À vau-l’eau. Voici donc une affaire réputée «grave» par les contempteurs de l’intéressé, qui avaient tôt fait de le traiter comme un fieffé coupable, et qui est en train de se déliter au fil des audiences. Dans le même environnement, il est loisible aujourd’hui de constater que l’accusation peine à étayer ses éléments de preuves. Toute chose qui conforte les observateurs dans la conviction qu’Iya Mohammed, victime de règlements de comptes, pourrait rapidement recouvrer la liberté.

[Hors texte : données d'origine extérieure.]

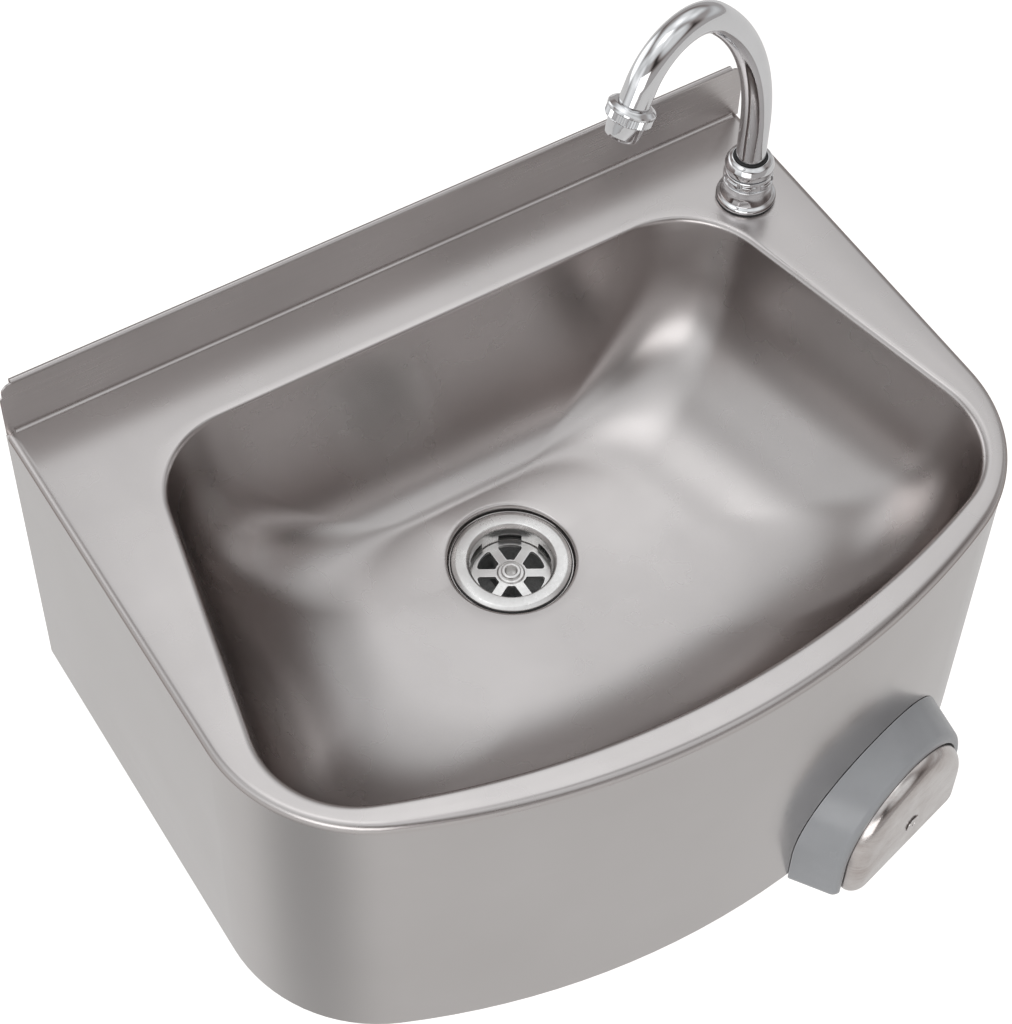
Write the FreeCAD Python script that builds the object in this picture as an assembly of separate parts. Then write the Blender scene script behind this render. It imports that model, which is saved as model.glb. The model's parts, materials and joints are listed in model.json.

Ce nouveau développement, constate-t-on, intervient au moment où la SODECOTON, qu’on disait mal gérée sous lui, est en passe de baisser le rideau. En effet, lorsque Iya Mohammed est limogé, le 25 mai 2013, l’entreprise affiche un résultat bénéficiaire de l’ordre de 3,5 milliards Fcfa. Sous Abdou Namba, son successeur depuis août 2013, elle avait déjà enregistré une perte sèche de 4,5 milliards Fcfa au 15 décembre 2014. Et ce ne semble pas terminé, puisque le déficit pourrait atteindre 8 milliards Fcfa en fin 2015, d’après les prévisions des administrateurs.
C’est dans cette ambiance mortifère que, le Français Henri Clavier, directeur général adjoint, a précipitamment quitté le navire voici quelques mois et alors que son contrat de travail, renouvelable tous les deux ans, s’achevait en novembre de l’année en cours.
Et même, au sein du Rassemblement démocratiquement du peuple camerounais (RDPC), le flambeau du parti de Paul Biya brille de moins en moins sur les berges de la Benoué.
La formation politique ne fait plus foule. Après l’incarcération de Marafa Hamidou Yaya et de Haman Adama, la mise aux arrêts de l’ancien président de la Fecafoot est venue porter le coup fatal qui a achevé le Rdpc à Garoua. Comme s’il s’agissait d’un complot contre Paul Biya et le parti au pouvoir.